The Bach was originally scored for flute, obligato harpsichord and basso continuo, and in Bach’s original work the right hand of the harpsichord player matches the flute in its solo passages. The left hand supports the bass line. In her transcription Ms. Blaker scored the flute for alto recorder and gave the usual right-hand soloistic harpsichord part to the violin. This relegated the harpsichord to a continuo part with the cello. Ms. Heater had to invent a right hand part for her elegant instrument. In the long opening Andante this reviewer would have preferred hearing Bach’s version, without the violin, as the latter’s part sounded fragmented and tended to overpower the recorder. The hauntingly beautiful Largo e dolce, the second movement, was played as Bach wrote it – just the recorder and harpsichord. This movement allowed the harpsichord to be cleanly heard, “singing” in a most expressive and lyrical mode. The last Presto – Allegro is a rollicking gigue with daunting repeated hesitations and cross rhythms, and it worked extremely well with the added violin.

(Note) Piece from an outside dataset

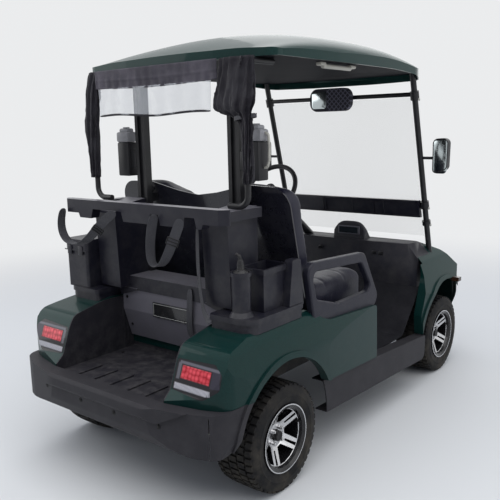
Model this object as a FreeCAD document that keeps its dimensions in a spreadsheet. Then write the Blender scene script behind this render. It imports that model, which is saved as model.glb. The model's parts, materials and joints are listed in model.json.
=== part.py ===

Ms. Blaker announced to the audience that the Bach Sonata was the “main course,” but the “sorbet” was to come: a wonderful short sonata by Antonio Bertali. It was the highlight of the program with the guitar, harpsichord and cello accompanying the soprano recorder and violin. There were brilliant and contrasting ornamented parts with the guitar strumming adding strong rhythms. The cello also got into the mix by adding sinuous runs to the exciting whole.

Mr. Wilson demonstrated fine violin technique in one of Biber’s “Rosary Sonatas.” A renowned violinist in his day, Biber gave each of his 15 Rosary works a different tuning, and here Mr. Wilson tuned his violin to an altered tuning, called scordatura. With the organ, cello and theorbo accompanying, the work was a set of variations on a theme, and Mr. Wilson performed exuberant ornaments while the continuo supported with a driving four-bar descending ostinato bass.

All of the Vermillian players demonstrated great facility with their instruments and through research, tight ensemble and virtuoso playing brought less familiar repertoire to the appreciative audience.